Ces patients du stade 1 sont particulièrement intéressants à dépister car un arrêt complet du tabac permet de contrôler la maladie. De plus, il sera conseillé aux patients qui le peuvent de consulter le site Internet de la Société de pneumologie (splf.org) ainsi que le site du CNMR (lesouffle@lavie.com) sur lesquels existent des bases de données accessibles au grand public sur la BPCO.
Faisant suite à cette journée, aura lieu, du 31 janvier au 3 février, le congrès de la SPLF qui se tiendra à Nice. Le thème central de ce congrès sera la BPCO et les nouvelles recommandations dans ce domaine y seront présentées.
* Chef du service de pneumologie, CHU de Rouen, hôpital de Bois-Guillaume.
En chiffres
- En France, la bronchite chronique touche 3 millions de personnes et 1 million sont atteintes de BPCO, dont 60 000 au stade de l'insuffisance respiratoire chronique nécessitant oxygénothérapie ou ventilation assistée. On recense 15 000 morts par an, la BPCO étant la troisième cause de mortalité par maladie (après les maladies cardio-vasculaires et les tumeurs). Sa fréquence a augmenté de 40 % en quinze ans.

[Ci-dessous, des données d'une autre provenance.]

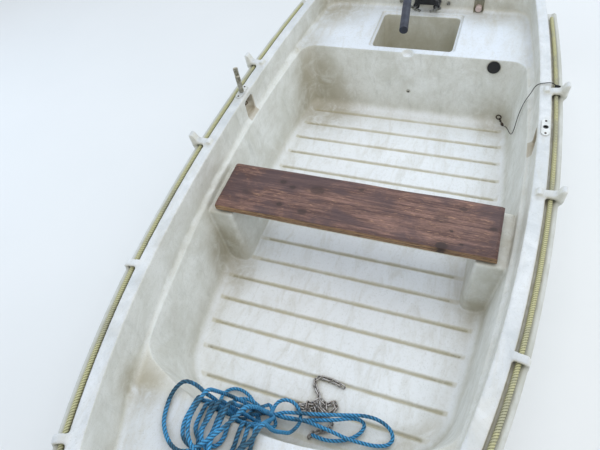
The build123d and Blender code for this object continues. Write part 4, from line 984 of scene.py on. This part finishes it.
# Lanyard's knot at the cleat: turns of cord side by side
knot_turns = 6
knot_verts, knot_faces = [], []
for number in range(knot_turns):
    middle = np.array((-0.7885, 0.5850 + 0.0030 * number, 0.4300 - 0.0004 * number))
    route = []
    for angle in np.linspace(0, 2 * math.pi, 24, endpoint=False):
        route.append(middle + np.array((0.0052 * math.cos(angle), 0.0007 * math.sin(2 * angle + number),
                                        (0.0062 + 0.0008 * math.sin(number)) * math.sin(angle))))
    verts, faces = ring_mesh(np.array(route), 0.0017, 8)
    first = len(knot_verts)
    knot_verts.extend(verts)
    knot_faces.extend(tuple(first + k for k in face) for face in faces)
new_piece("lanyard_knot", mesh_from("lanyard_knot", knot_verts, knot_faces), "boat", "black_cord", cord_paint)

# Thwart: a plank with worn edges and a slightly uneven top
low, high = (Vector(corner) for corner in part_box("thwart_plank"))
size = high - low
plank = bmesh.new()
cells_across, cells_along = 22, 96
chamfer = 0.0012
top_edge = [(k / cells_across, 1) for k in range(cells_across + 1)]
outline = top_edge + [(1, 0.5)] + [(u, 0) for u, w in top_edge[::-1]] + [(0, 0.5)]
rows = []
for i in range(cells_along + 1):
    v = i / cells_along
    ring = []
    worn = 0.0025 + 0.0012 * math.sin(17 * v) * math.sin(5 * v + 1)
    for u, w in outline:
        x = low.x + size.x * u
        y = low.y + size.y * v
        z = low.z + size.z * w
        if w == 1:
            z += 0.0006 * math.sin(9 * u + 16.8 * v) + 0.0005 * math.sin(31 * u + 5.6 * v) - chamfer
            z -= worn * max(0, 1 - min(u, 1 - u) * cells_across)
            z -= worn * max(0, 1 - min(v, 1 - v) * cells_along)
            y += chamfer if i == 0 else -chamfer if i == cells_along else 0
        if w in (0, 1):
            x += chamfer if u == 0 else -chamfer if u == 1 else 0
        ring.append(plank.verts.new((x, y, z)))
    rows.append(ring)
for first, second in zip(rows, rows[1:]):
    count = len(first)
    for k in range(count):
        plank.faces.new((first[k], first[(k + 1) % count], second[(k + 1) % count], second[k]))
plank.faces.new(rows[0][::-1])
plank.faces.new(rows[-1])
bmesh.ops.recalc_face_normals(plank, faces=plank.faces)
plank_data = bpy.data.meshes.new("thwart_board")
plank.to_mesh(plank_data)
plank.free()
new_piece("thwart_board", plank_data, "boat", "thwart_wood", wood_paint, "thwart_plank")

- Dans le monde, l'OMS estime à 2,74 millions le nombre de victimes de la BPCO en 2000. C'est aujourd'hui la quatrième cause de mortalité mondiale, alors qu'elle n'était qu'en douzième position en 1990.
Un guide pour les patients
« Vous êtes facilement essoufflé ? Vous toussez tous les jours ou presque, par exemple, le matin ? Vous avez souvent des bronchites ou elles "traînent" ? Et si c'était une BPCO ? » : le Comité national contre les maladies respiratoires (CNMR) a choisi la première journée mondiale de la BPCO pour lancer un guide destiné aux patients.
Cette brochure présente la BPCO aux malades, les incite à faire mesurer leur souffle s'ils sont fumeurs et qu'ils ont des problèmes de respiration. Elle leur prodigue aussi des conseils, ainsi qu'à leur famille, pour ralentir la progression de la maladie.
Outre la brochure, le CNMR organise diverses actions d'information et de prévention à destination du grand public, mais aussi des médecins. Une campagne de sensibilisation sera bientôt lancée à destination des généralistes.